While UL listing is based on the evaluation of a representative sample and the manufacturer’s production processes, maintaining that listing requires ongoing conformity. UL field representatives conduct periodic follow-up inspections at manufacturing sites. Relying solely on sample testing internally carries significant risk, as a process drift could create a non-conforming product that is only caught after it has been produced in volume. 100% testing with a system like a LISUN Gauge is a proactive measure to ensure continuous compliance and avoid potential recall scenarios.
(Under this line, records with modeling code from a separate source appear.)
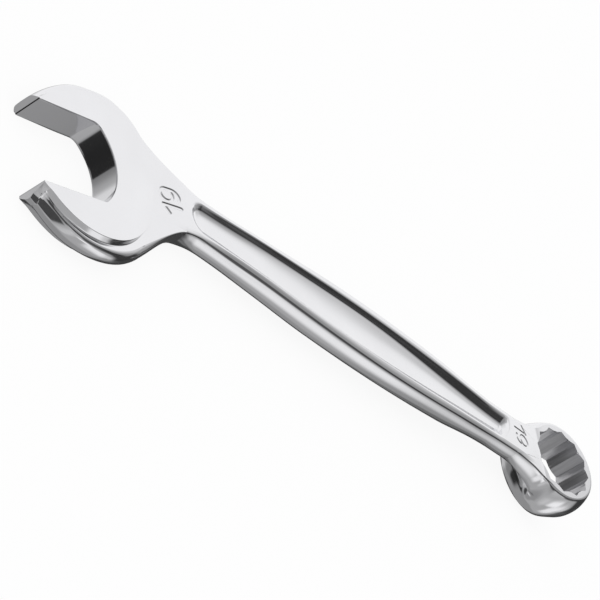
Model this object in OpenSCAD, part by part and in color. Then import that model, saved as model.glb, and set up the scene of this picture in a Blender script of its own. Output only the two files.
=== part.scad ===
// Combination wrench, 19 mm: open end, shank and twelve-point ring end.
// Frame: the origin is the axis of a nut seated in the open jaw. X runs along the
// shank to the ring, Y across it and Z up through the top face. Units are mm.

/* [Jaw] */
// distance between the two jaw flats
jaw_size = 19; // [8:0.1:36]
// angle between the jaw and the shank
jaw_angle = 15; // [0:0.5:30]
// radius of the throat behind the nut
throat_radius = 13.1; // [10:0.1:20]
// throat centre along the jaw, from the nut axis
throat_along = 1.6; // [-5:0.1:5]
// throat centre across the jaw
throat_across = 1.4; // [-2:0.1:2]
// radius where the throat meets the upper flat
upper_fillet = 2.5; // [0.5:0.1:3]
// radius where the throat meets the lower flat
lower_fillet = 1.6; // [0.5:0.1:3]
// reach of the upper jaw past the nut axis
upper_reach = 7.7; // [4:0.1:16]
// reach of the lower jaw past the nut axis
lower_reach = 11.2; // [4:0.1:18]

/* [Head] */
// full thickness of the raised pad
pad_thickness = 7; // [5:0.1:12]
// thickness of the flange round the pad
flange_thickness = 4.2; // [3:0.1:8]
// width of the flange shelf outside the pad
flange_width = 1.9; // [0.5:0.1:4]
// extra width at the middle of the flange edge
flange_bulge = 0.4; // [0:0.1:1]
// outer radius of the lower jaw at its flange
lower_radius = 19.9; // [14:0.1:26]
// lower jaw circle behind the nut axis
lower_back = 5; // [0:0.1:10]
// outer radius of the upper jaw at its flange
upper_radius = 20.1; // [14:0.1:26]
// upper jaw circle behind the nut axis
upper_back = 10.7; // [4:0.1:16]
// upper jaw circle below the jaw axis
upper_drop = 1; // [-3:0.1:3]
// radius of the pad's rounded back
pad_back_radius = 24.3; // [16:0.1:30]
// centre of that radius above the jaw axis
pad_back_rise = 5.6; // [-4:0.1:8]
// width of the upper jaw's end face at the flange
upper_tip = 1.3; // [0.5:0.1:4]
// width of the lower jaw's end face at the flange
lower_tip = 2.0; // [0.5:0.1:4]

/* [Shank] */
// height of the shank axis over the nut axis in Y
shank_offset = 6; // [0:0.1:10]
// distance from the nut axis to the ring centre
centres = 201.5; // [120:0.5:260]
// thickness across the two rims
shank_thickness = 6.7; // [5:0.1:12]
// half width of the shank at its two waists
waist_half_width = 5.6; // [4:0.05:9]
// half width of the shank at its middle
middle_half_width = 8.35; // [5:0.05:12]
// extra half width where the shank meets the head
head_flare = 1.1; // [0:0.05:3]
// extra half width where the shank meets the ring's neck
ring_flare = 0.35; // [0:0.05:3]
// drop from the rim's inner edge to its outer edge
rim_drop = 0.6; // [0:0.05:1.5]
// extra half width at the middle of the side wall
side_bulge = 0.55; // [0:0.05:1.5]
// where the shank starts, from the nut axis
shank_start = 33; // [24:0.5:34]
// length of the neck between the shank and the ring centre
ring_neck = 27.5; // [20:0.5:40]

/* [Recess] */
// land between the head and the recess
head_land = 1.8; // [1.5:0.1:10]
// land between the recess and the ring's neck
ring_land = 3.4; // [1:0.1:10]
// half width of the recess at its middle
recess_middle = 6.15; // [3:0.05:9]
// half width of the recess near its ends
recess_tail = 3.95; // [2:0.05:6]
// length over which the recess closes beside the ring
recess_blunt = 2.4; // [1:0.1:6]
// depth of the recess floor below the rims, over most of its length
recess_depth = 1.4; // [0.5:0.05:2]
// extra depth towards the ring
recess_sink = 0.45; // [0:0.05:0.6]
// sideways run of the recess wall, over most of its length
recess_draft = 1.1; // [0.2:0.05:1.5]
// extra run of that wall towards the ring
recess_spread = 0.9; // [0:0.05:1.2]

/* [Ring] */
// distance across the flats of the socket
ring_size = 19.1; // [8:0.1:36]
// tilt of the ring about the Y axis
ring_tilt = 13.9; // [0:0.1:20]
// height of the ring along its own axis
ring_height = 11.6; // [8:0.1:16]
// outer radius at the middle of the ring
ring_radius = 14.2; // [12:0.1:20]
// outer radius of the ring's top and bottom faces
ring_face_radius = 12.5; // [11:0.1:18]
// how far the ring's outside is set towards the shank
ring_shift = 0.6; // [0:0.1:2]
// drop of the ring centre below the shank's mid-plane
ring_drop = 1.1; // [-3:0.1:3]
// how much of the socket's points the lead-in leaves at each mouth
ring_lead = 0.7; // [0.5:0.05:1]

/* [Output] */
// sub-part to draw

/* [Hidden] */
round_fn = 96;
jaw_half = jaw_size / 2;
flange_half = flange_thickness / 2;
rim_half = shank_thickness / 2;
head_rim_half = 2.75;
ring_rim_half = 3.2;
waist_at = shank_start + 7;
shank_end = centres - ring_neck;
ring_neck_end = centres - 9;
recess_start = shank_start + head_land;
recess_end = shank_end - ring_land;
head_edge = waist_half_width + head_flare;
ring_edge = waist_half_width + ring_flare;

// a point in the jaw's own axes (out of the mouth, across) as X and Y
function jaw_point(along, across) = [
    -along * cos(jaw_angle) - across * sin(jaw_angle),
    -along * sin(jaw_angle) + across * cos(jaw_angle)
];

// points of an arc from angle a to angle b
function arc(centre, radius, a, b, steps) = [
    for (i = [0 : steps])
        let (turn = a + (b - a) * i / steps)
        centre + radius * [cos(turn), sin(turn)]
];

// cubic Hermite curve between two points with their end slopes, both ends left out
function bend(p, p_slope, q, q_slope, steps) = [
    for (i = [1 : steps - 1])
        let (t = i / steps)
        (2 * pow(t, 3) - 3 * t * t + 1) * p + (pow(t, 3) - 2 * t * t + t) * p_slope
        + (3 * t * t - 2 * pow(t, 3)) * q + (pow(t, 3) - t * t) * q_slope
];

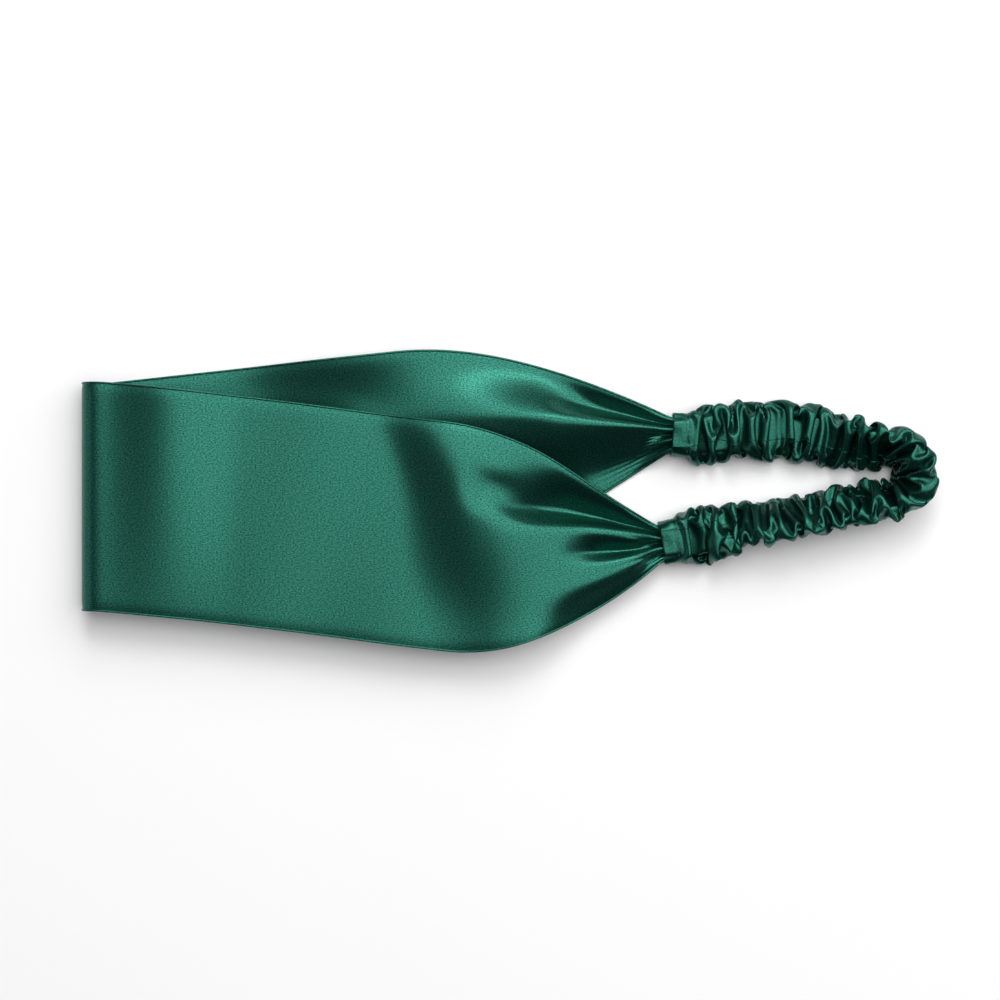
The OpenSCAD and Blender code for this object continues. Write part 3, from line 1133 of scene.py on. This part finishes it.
@dataclass(frozen=True)
class Ruffles:
    """The wave that the casing's cloth is laid out in, and how it wanders.

    Each turn is in radians of the wave, and each reach is the length of cloth over which it changes.
    """

    pitch: float = 9.6 * MM
    bulge: float = 0.558
    tilt: float = 0.232
    ease: float = 0.9
    ring_turn: float = 3.4
    ring_reach: float = 12 * MM
    common_turn: float = 4.0
    common_reach: float = 17 * MM
    seam_turn: float = 2.4
    seam_reach: float = 26 * MM
    seam_fade: float = 0.9
    seam_flat: float = 0.6
    seam_width: float = 0.16
    uneven: float = 0.5
    uneven_reach: float = 8 * MM
    end_run: float = 5 * MM
    pucker_cols: float = 3.2
    pucker_mm: float = 0.42
    pucker_out: float = 0.2 * MM
    groove: float = 0.3 * MM
    groove_width: float = 0.5 * MM

    def phase(self, f: Array, theta: Array, from_seam: Array, rng: np.random.Generator) -> Array:
        """Turn of the wave at distances f along the cloth and angles theta round it.

        Args:
            f: distances along the cloth.
            theta: angles round it.
            from_seam: the same angles, measured from the seam.
            rng: source of the random numbers.

        Returns:
            Rows by cols, in radians.
        """
        phase = 2 * math.pi * f[:, None] / self.pitch + np.zeros(len(theta))
        for turn in (1, 2, 3):
            for trig in (np.cos, np.sin):
                wander = soft_noise(f, self.ring_reach, rng)[:, None]
                phase += (self.ring_turn / turn) * wander * trig(turn * theta)
        phase += self.common_turn * soft_noise(f, self.common_reach, rng)[:, None]
        lean = np.sign(from_seam) * np.exp(-np.abs(from_seam) / self.seam_fade)
        phase += self.seam_turn * lean * soft_noise(f, self.seam_reach, rng)[:, None]
        return phase

    def pucker(self, end: Array, plain: float, cols: int, rng: np.random.Generator) -> Array:
        """Uneven cloth of a plain mouth: one set of dents that fades inwards and one that turns over.

        Args:
            end: distances from the nearer end of the cloth, rows by 1.
            plain: length of the plain cloth.
            cols: points round it.
            rng: source of the random numbers.

        Returns:
            Rows by cols heights.
        """
        inwards = smooth(end / plain)
        dents = 0.0
        for last in (0.3, -1.0):
            dent = soft_noise(np.arange(cols, dtype=float), self.pucker_cols, rng)
            dents = dents + dent * mix(1.0, last, inwards)
        return dents * self.pucker_mm * MM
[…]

Q2: Besides the ground pin, what other aspects of a plug does the LISUN Gauge test?
A comprehensive gauging system is designed to test all critical dimensional and mechanical aspects of a plug assembly. This includes the dimensions, spacing, and thickness of the line and neutral blades, the overall plug body dimensions, the cord grip strain relief, and the correct orientation and polarization of all components. It provides a holistic verification of the entire plug’s compliance.

Q3: How often does a LISUN Gauge system require calibration to maintain its accuracy?
The calibration schedule depends on usage frequency and the manufacturer’s quality system requirements (e.g., ISO 9001). Typically, it is recommended that such precision equipment undergo annual calibration by a certified laboratory to traceable national standards. However, many facilities perform more frequent internal checks using certified reference standards to ensure ongoing accuracy and to identify any potential drift in the sensors between annual calibrations.

Q4: How does automated gauging handle different plug types (NEMA 5-15, 5-20, etc.)?
Advanced systems are designed with modular or programmable fixtures. The test station can be quickly reconfigured with different jaw sets or adapters to accommodate various plug configurations. The testing software will have pre-loaded profiles for each standard plug type (NEMA, JIS, etc.), allowing the operator to simply select the relevant program for the product being tested. This flexibility is key for manufacturers producing a diverse product line.